Determinants of Electricity Prices

  • Fuel costs and generation mix

    • In many markets, the price of the unit of electricity is set by the marginal generator in the wholesale market. When natural gas is the marginal fuel, as is common in several regions, the price moves with gas markets, linking electricity prices to global energy costs. This means that shifts in natural gas supply, demand, or policy can ripple into electricity bills. See Natural gas and Henry Hub for typical reference points, and Coal for the other traditional baseload source.
    • The share of intermittent or non-dispatchable generation (such as Renewable energy) influences price formation by altering how often expensive fossil-fuel or backup capacity must be called upon. As the mix shifts, some regions experience a different pattern of price spikes and baseload costs.
    • Long-run investment decisions—new plants, retirement of old plants, and the pace of transmission upgrades—are driven by expected price signals, policy stability, and the relative cost of capital. See Capital expenditure and Generation planning for deeper discussion.
  • Transmission and distribution costs

    • The grid itself requires substantial ongoing investment to move power from often distant generators to end users. Transmission charges recover long-distance upgrades, while distribution charges cover local networks and losses. Increases in grid resilience, reliability standards, and modernization projects show up as fixed charges on bills and can influence the overall price even when wholesale energy costs fall. See Transmission (electricity) and Distribution (electricity).
  • Regulation, policy, and public charges

    • Governments use a range of policy tools that affect price. Renewable energy standards or incentives, carbon pricing, fuel subsidies, reliability charges, and social programs all imprint on the final bill. Carbon pricing, for example, can raise wholesale prices if it reflects true costs of emissions, but may also incentivize investment in cleaner, potentially lower-cost long-run options. See Carbon pricing and Renewable energy policy for more on the policy toolkit.
  • Market design and competition

    • The organization of markets matters. Wholesale markets that allow competition among generators can lower prices when they function well, but they also rely on proper rules to avoid market power, hedging risk, and ensuring long-term reliability. Retail access, price protections for vulnerable customers, and the role of regulated monopolies or public utilities all shape the consumer price path. See Retail electricity market and Regulation of utilities for context.
  • Demand, weather, and consumption patterns

    • Price signals reflect not only supply costs but how much energy people use. Hot summers or cold winters drive peak demand and can lead to higher prices during peak periods, particularly if the grid is near capacity. Time-of-use pricing and demand-response programs aim to shift consumption away from expensive intervals, reducing overall costs and easing grid stress. See Demand response and Time-of-use pricing for related concepts.

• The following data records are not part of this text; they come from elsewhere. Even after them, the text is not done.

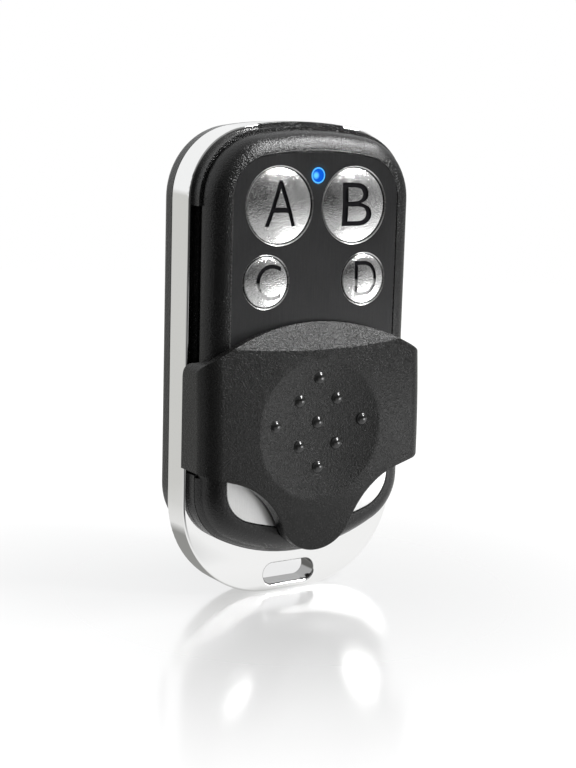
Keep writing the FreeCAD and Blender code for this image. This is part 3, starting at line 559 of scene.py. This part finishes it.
def plain_part(name, base, roughness, metallic, grain, depth):
    """An inner part's finish: one colour with a little variation, and relief. Lengths are in millimetres."""
    finish = Finish(name)
    lumps = finish.noise(grain * MM, 3.0)
    return finish.surface({
        "Base Color": finish.tone(lumps, scaled(base, 0.75), base),
        "Metallic": metallic,
        "Roughness": finish.spread(lumps, roughness - 0.05, roughness + 0.08),
    }, lumps, depth * MM)


def solder_mask(name, base, copper):
    """Green board coating with paler tracks under it."""
    finish = Finish(name)
    flat = finish.add("ShaderNodeMapping", {"Vector": finish.place, "Rotation": (math.radians(90), 0, 0)})
    tracks = finish.node("ShaderNodeTexBrick", {
        "Vector": flat, "Scale": 1 / TRACK_PITCH, "Mortar Size": 0.06,
        "Color1": base, "Color2": scaled(base, 0.9), "Mortar": copper,
    }).outputs
    return finish.surface({"Base Color": tracks["Color"], "Roughness": 0.3}, tracks["Fac"], 0.02 * MM)


# Shell

BASE = Outline(*mm(15.9, 5.75, 61.9, 7.5, 26.1, 8.8, 53.4))
BASE_TOP = FACE_HEIGHT - 2.7 * MM
# The skirt's section in millimetres: inwards from the base's edge, and up from its top
SKIRT = [(-0.02, -1.1), (-0.02, -0.7), (0.0, -0.3), (0.08, 0.1), (0.25, 0.5), (0.5, 0.9), (0.78, 1.25),
         (1.0, 1.1), (0.8, 0.3), (0.5, -0.2), (0.5, -1.1)]
SKIRT_END = 17.3 * MM
SKIRT_REST = mm(20, 70)
# The row and height of the cover's crest, and the crown's radii across and along
COVER_CREST = mm(19.5, 13.95)
COVER_ACROSS, COVER_ALONG = mm(450, 150)
DISH_ROW = 23.2 * MM
DISH_STEPS = 32
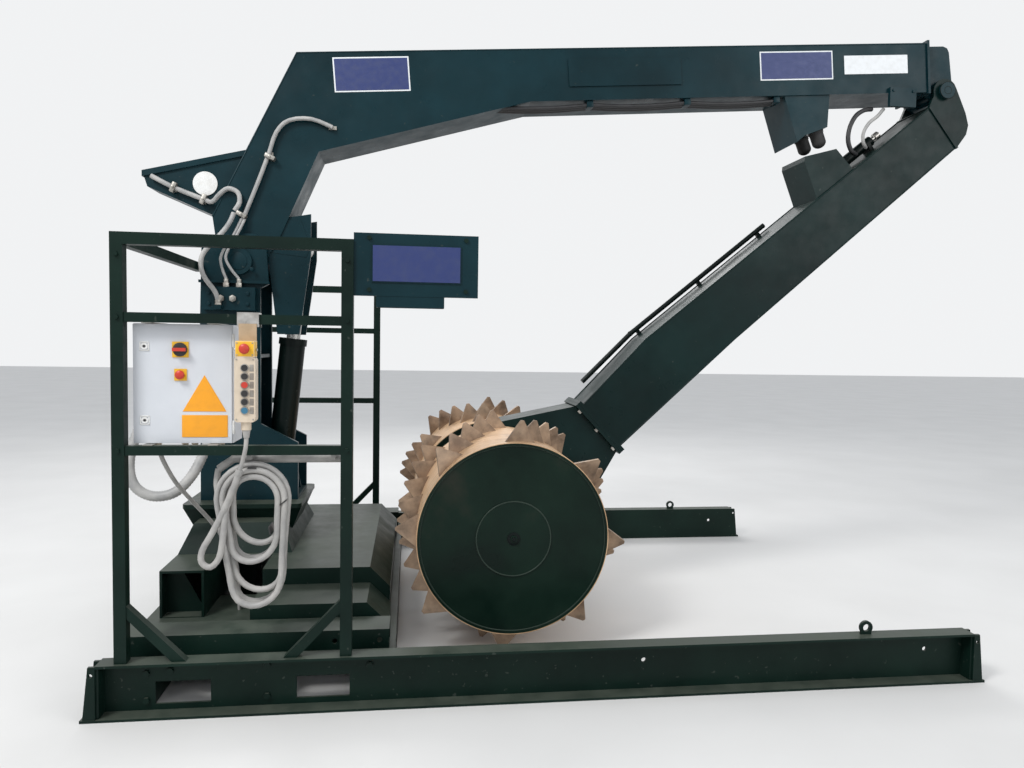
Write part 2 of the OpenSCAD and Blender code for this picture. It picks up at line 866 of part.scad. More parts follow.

Policy debates and controversies

  • Decarbonization versus affordability and reliability

    • Advocates for rapid decarbonization argue that accelerating a shift toward low- and zero-emission generation will reduce long-run climate risk and provide cleaner power. Critics contend that aggressive mandates or subsidies can raise near-term costs and introduce reliability concerns if backup capacity and storage are not scaled up in step with renewable expansion. The debate often centers on how to balance the transition with predictable prices and stable service.
  • Subsidies, taxes, and signals

    • Subsidies for certain technologies can distort price signals, encouraging investment in preferred technologies even when the marginal cost of energy would be lower from other sources. Proponents claim subsidies are necessary to overcome early-stage cost barriers, while opponents argue subsidies reallocate scarce capital and can prop up politically favored technologies at the expense of cheaper, reliable options. Carbon pricing, when applied consistently, is viewed by many economists as a cleaner signal that nudges investment toward lower-emission options without picking winners. See Carbon pricing and Subsidies in energy for more.
  • Deregulation, market design, and reliability

    • Some markets that moved toward retail or wholesale competition experienced price volatility or reliability challenges during periods of stress. Critics caution that overly thin margins or poorly designed capacity markets can create gaps that price signals alone fail to remedy. Proponents argue that competitive wholesale markets, supplemented with prudent regulation and targeted reliability mechanisms, deliver better long-run efficiency than traditional vertically integrated structures. See Deregulation of electricity and Market-based electricity pricing for deeper analysis.
  • Woke criticisms and economic framing

    • A line of debate sometimes frames energy policy in terms of broader social justice or climate justice concerns. From a price-focused perspective, these criticisms can be seen as conflating equity objectives with energy economics. Supporters of the market approach argue that affordability and reliability should take clear priority in price design and investment, and that well-targeted policies can protect vulnerable customers without imposing broad efficiency costs. Critics of this framing may contend that equity concerns deserve a voice in policy; supporters respond that, if taken too far, equity arguments can distort price signals and slow productive investment. In summary, from this standpoint, policy should aim for a balance that minimizes overall costs to households and businesses while maintaining a reliable system. See Energy poverty and Social policy for related discussions.
  • Long-term versus short-term pricing

    • Price signals are most valuable when they reflect underlying costs and risks. Critics of aggressive long-term contracts or subsidies argue that they mask true costs and delay necessary price discovery. Advocates contend that well-structured long-term arrangements reduce volatility, encourage essential investment, and help consumers lock in lower prices over time. The best path blends transparent pricing with safeguards against abuse and excessive risk.

Regional patterns and practical implications

  • Regional differences

    • Price levels vary widely across regions due to fuel availability, regulatory posture, and grid topology. Some markets with ample natural gas or diverse generation may experience lower energy charges, while others emphasizing renewables or facing high grid investment needs may see higher overall tariffs. Understanding the local mix of generation assets and tariff components is essential for interpreting price data and predicting future trends.
  • Consumers and affordability

    • For households and small businesses, the key concern is the total bill rather than the wholesale energy price alone. Billing structures, fixed charges, meter charges, and social programs all influence affordability. Time-of-use and demand-response programs offer a pathway to lower bills for those who shift consumption to off-peak periods, while ensuring reliability for everyone.
  • Investment signals

    • Price signals guide plant retirement, capacity expansion, storage deployment, and transmission upgrades. A predictable policy environment reduces the risk premium on new investments, lowering the cost of capital and potentially reducing future consumer prices. Clear, rules-based reform—paired with transparent tariff design—tosters confidence among investors and helps maintain grid resilience.